God didn't remain a distant "It" or an amorphous "Higher Power." He bound himself to a specific people, spoke through particular prophets, and ultimately became a specific man in a specific time and place. John 1:14 declares, "The Word (ho Logos—masculine) became flesh (sarx egeneto) and dwelt among us." Not an idea, not a principle, but flesh—human, particular, and in this case, male.
In Colossians 1:15, Paul writes, "He (autos—masculine pronoun) is the image (eikōn) of the invisible God, the firstborn over all creation." This isn't God becoming small—it's God stooping to meet us where we are, in the only way finite creatures can know infinite reality: through particularity.
The masculine language for God isn't a limitation imposed on him; it's a gift he's given us. It tells us that this God is personal, relational, purposeful—that he has chosen to be known in a certain way, and that choice itself is revelatory.
A Humble Posture
Adams wants to honor God's vastness by loosening the constraints of language. But in doing so, she risks losing the very specificity that makes relationship possible. You cannot love an abstraction. You cannot pray to a principle. You cannot trust a cosmic "It."
The better path forward isn't to dismiss biblical language as culturally conditioned artifact, but to ask what God might be teaching us through the language he chose. Why Father and not Mother as the primary name? Why masculine forms in the Incarnation? What does this tell us about God's nature, his relationship with creation, the shape of divine love?

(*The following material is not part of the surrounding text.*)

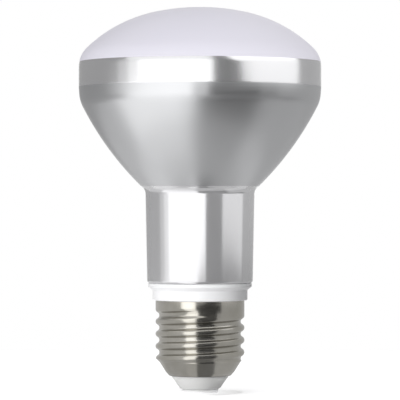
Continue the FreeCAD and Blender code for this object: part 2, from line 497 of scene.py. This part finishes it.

These questions require humility—the humility to receive revelation rather than edit it, to be taught rather than to correct. They also require us to distinguish between God's essential nature (which does transcend gender) and the specific ways he has chosen to reveal himself (which include deliberate masculine language).
Yolanda Adams is right that God is bigger than our categories. But God is also more specific, more intentional, more purposeful in his self-disclosure than her comments suggest. The language of Father isn't a cage constraining God—it's a door he's opened for us, inviting us into the relationship he's chosen to establish.
Perhaps the real question isn't whether God is "bigger than gender," but whether we're humble enough to let God tell us who he is, rather than insisting he conform to our sensibilities. That kind of humility—receiving rather than revising, listening rather than lecturing—might be the truest form of worship we can offer the One who is indeed far greater than we can ask or imagine.